著者がポイントとして考える、AIの基礎をできるだけ簡単な形でお伝えします。書籍等で勉強する前にご一読いただけると、理解を深めることができると思います!
回帰分析パート②始めます。パート①では回帰分析の基礎、評価方法を説明しました。詳しくは↓
ここでは、つくった回帰モデルを診断することでAIが人と同じような回答を出せているか?残差(誤差)のバラツキを見ることでAIの表現力を見たり、次のアクションを考察する(例えばAIにもう少しデータを学習させた方が良くなるなど)方法を説明します。
回帰診断とは
回帰診断とは、つくった回帰モデルが未知のデータに対し性能を発揮できるかどうか、診断する方法です。いくつか提案されていますが、私が使ってみて効果あると実感したものをご紹介します。
残差のヒストグラムを使え!
いきなり訳が分からないタイトルだと思いますが、順を追って説明していきますので聞いてください。
ヒストグラムは↓で詳しく説明しているので不安な方はご一読ください。
回帰分析パート①で最小二乗法による回帰モデルをつくったと思います。実は回帰モデルはいくつかの仮定の基で成立しています。
- 残差の不偏性
- 残差の等分散性
- 残差の独立性
- 残差の正規性
???ちょっとまて…
ですよね。グラフで少し説明します。
回帰モデルのある点(x1)でデータを取りまくってください。実データは様々な要因によってバラツキますよね。このバラツキをグラフ化するとなんとなく赤線のグラフとなるのは感覚的にわかりますよね。この赤線のグラフが残差のヒストグラムです。

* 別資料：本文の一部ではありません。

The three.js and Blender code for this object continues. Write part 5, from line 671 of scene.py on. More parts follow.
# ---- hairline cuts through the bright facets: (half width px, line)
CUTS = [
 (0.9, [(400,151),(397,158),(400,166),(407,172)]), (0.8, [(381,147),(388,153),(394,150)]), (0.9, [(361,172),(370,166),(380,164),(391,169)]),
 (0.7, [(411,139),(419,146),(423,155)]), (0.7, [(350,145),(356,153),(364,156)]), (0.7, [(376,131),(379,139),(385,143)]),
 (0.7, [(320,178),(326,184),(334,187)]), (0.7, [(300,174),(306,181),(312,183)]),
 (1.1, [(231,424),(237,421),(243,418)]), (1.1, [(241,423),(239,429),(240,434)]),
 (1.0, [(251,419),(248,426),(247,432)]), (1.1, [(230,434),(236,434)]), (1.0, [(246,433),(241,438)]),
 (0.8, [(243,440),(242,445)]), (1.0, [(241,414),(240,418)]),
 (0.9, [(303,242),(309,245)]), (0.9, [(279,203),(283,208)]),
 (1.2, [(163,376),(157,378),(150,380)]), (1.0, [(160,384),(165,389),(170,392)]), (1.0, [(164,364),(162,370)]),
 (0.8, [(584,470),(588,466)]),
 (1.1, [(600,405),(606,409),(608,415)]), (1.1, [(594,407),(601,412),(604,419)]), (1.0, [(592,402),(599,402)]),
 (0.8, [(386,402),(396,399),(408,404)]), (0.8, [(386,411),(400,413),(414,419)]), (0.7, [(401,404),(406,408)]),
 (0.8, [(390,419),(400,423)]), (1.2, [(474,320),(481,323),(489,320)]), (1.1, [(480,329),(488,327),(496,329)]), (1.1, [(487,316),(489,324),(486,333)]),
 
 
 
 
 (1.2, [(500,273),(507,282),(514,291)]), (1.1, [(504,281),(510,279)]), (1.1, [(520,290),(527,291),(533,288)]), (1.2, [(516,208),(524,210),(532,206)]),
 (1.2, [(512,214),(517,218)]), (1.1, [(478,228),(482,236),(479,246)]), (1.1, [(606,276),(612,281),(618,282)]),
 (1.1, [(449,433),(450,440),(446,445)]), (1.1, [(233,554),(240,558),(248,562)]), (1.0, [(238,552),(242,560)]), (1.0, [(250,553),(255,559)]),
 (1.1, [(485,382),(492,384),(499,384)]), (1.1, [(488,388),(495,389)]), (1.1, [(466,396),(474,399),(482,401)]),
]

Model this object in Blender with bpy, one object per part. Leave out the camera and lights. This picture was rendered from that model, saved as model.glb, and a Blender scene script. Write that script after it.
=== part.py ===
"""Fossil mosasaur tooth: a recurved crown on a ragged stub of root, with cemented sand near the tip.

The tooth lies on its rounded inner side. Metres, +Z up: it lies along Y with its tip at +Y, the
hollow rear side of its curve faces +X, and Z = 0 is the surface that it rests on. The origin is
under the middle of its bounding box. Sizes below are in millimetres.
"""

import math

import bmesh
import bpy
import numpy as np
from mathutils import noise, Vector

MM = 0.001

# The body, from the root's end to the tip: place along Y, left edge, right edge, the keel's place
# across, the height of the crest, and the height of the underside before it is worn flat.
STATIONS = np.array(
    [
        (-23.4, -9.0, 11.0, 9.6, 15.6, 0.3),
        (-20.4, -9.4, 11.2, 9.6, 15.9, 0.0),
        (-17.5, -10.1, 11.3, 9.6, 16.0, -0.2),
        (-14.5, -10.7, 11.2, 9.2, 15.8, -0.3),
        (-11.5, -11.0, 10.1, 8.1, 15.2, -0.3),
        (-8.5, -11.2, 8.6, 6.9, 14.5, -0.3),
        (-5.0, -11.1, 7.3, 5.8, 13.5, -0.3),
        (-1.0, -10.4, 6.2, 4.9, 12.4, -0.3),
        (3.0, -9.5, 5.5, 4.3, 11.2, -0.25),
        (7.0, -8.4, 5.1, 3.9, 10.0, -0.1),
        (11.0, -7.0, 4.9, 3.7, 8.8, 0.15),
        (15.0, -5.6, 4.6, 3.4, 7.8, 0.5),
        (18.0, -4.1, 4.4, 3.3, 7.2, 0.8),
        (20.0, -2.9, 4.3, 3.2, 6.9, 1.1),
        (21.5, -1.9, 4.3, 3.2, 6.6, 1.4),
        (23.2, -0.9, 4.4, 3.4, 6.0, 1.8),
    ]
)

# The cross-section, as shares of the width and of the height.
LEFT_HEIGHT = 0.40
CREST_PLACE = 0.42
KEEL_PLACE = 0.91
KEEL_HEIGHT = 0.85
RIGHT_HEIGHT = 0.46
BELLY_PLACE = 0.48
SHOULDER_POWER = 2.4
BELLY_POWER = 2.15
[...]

残差が不偏性(グラフの中心線が回帰線と交わる)、等分散性(x1でもx2でも同じ赤線のグラフ)、独立性(残差間の相関なし)、正規性(正規分布する)となることを前提として、回帰モデルは精度が出るように設計されています。→つまり残差のヒストグラムがキレイな正規分布であればOKということです!
ということは、つくった回帰モデルの残差を分析することで精度を診断することができるということです。
分かったような、分からないような。とにかく残差をグラフ化せよってことか?
そうですね。実例でやってみましょう!感覚がつかめると思います。
回帰診断の実例
下図のような回帰モデルがあるとします。
この回帰モデルは決定係数R2=0.9085とよく相関関係を説明しており、RMSE=0.05642でバラツキも非常に小さいため、良い回帰モデルと判断することができます。
かなり良い回帰モデルですよね。これ以上ないでしょ!
ちょっとまってください!実はさらに精度を上げることが可能です!とにかく、残差のヒストグラムを見てみましょう。
あれ、正規分布じゃないぞ…
データ数が少ないので、はっきりとしたことが言えないのですが、これは正規分布ではないですよね…。このような場合、この回帰モデルで予測していくと結果がズレる確率は上がります。
上図のように2つの山ができているときは次のことが考えられます。
- 線形(直線)の回帰モデルに当てはまっていない
- 2つの要因が目的変数(y)へ影響している
ここまでのことが分かってしまうのです!!
ちょっと回帰モデルを修正してみましょう。回帰モデルを線形→非線形へ変えてみます。
R2 | RMSE | |
線形回帰モデル | 0.9085 | 0.0564 |
非線形回帰モデル | 0.9652 | 0.0195 |
ホントに性能が良くなった!
このように回帰診断をすることで、簡単に性能を上げることができます。ちなみに機械学習のデータの前処理は回帰診断のような統計的な見方をする作業が非常に大切となります。データサイエンティストの仕事8割が前処理と言われているのは、こう言ったデータの本質を1つずつ見抜いて処理していく必要があるからですね。
ここまで説明してきてどうでしょうか、ぼんやりと統計的な見方が分かってきたんじゃないでしょうか?ポイントはバラツキです。統計的な見方とはバラツキ(分布)を見るということで、個々のデータはあまり気にしないで良いのです。
一方で、研究者や開発担当の方々は個々のデータにこだわります(私の周りもそうです)。そういった中で、上記のような統計的なモノの見方で一石を投じると失敗がグッと減るのが、私の実感です!
まとめ
- 回帰モデルの残差の分布を分析することでモデルの表現力を診断することができる。
- 残差ヒストグラムの形状から、データの不足や回帰モデルの当てはまりなどが分かる。
- 統計的なモノの見方は、バラツキ(分布)を見るということ。
最後に、統計的なモノの見方は一日でどうにかなるようなモノではありません。1回読んだだけではなかなか難しいと思います。何度も読んで、感覚を掴んでいってください。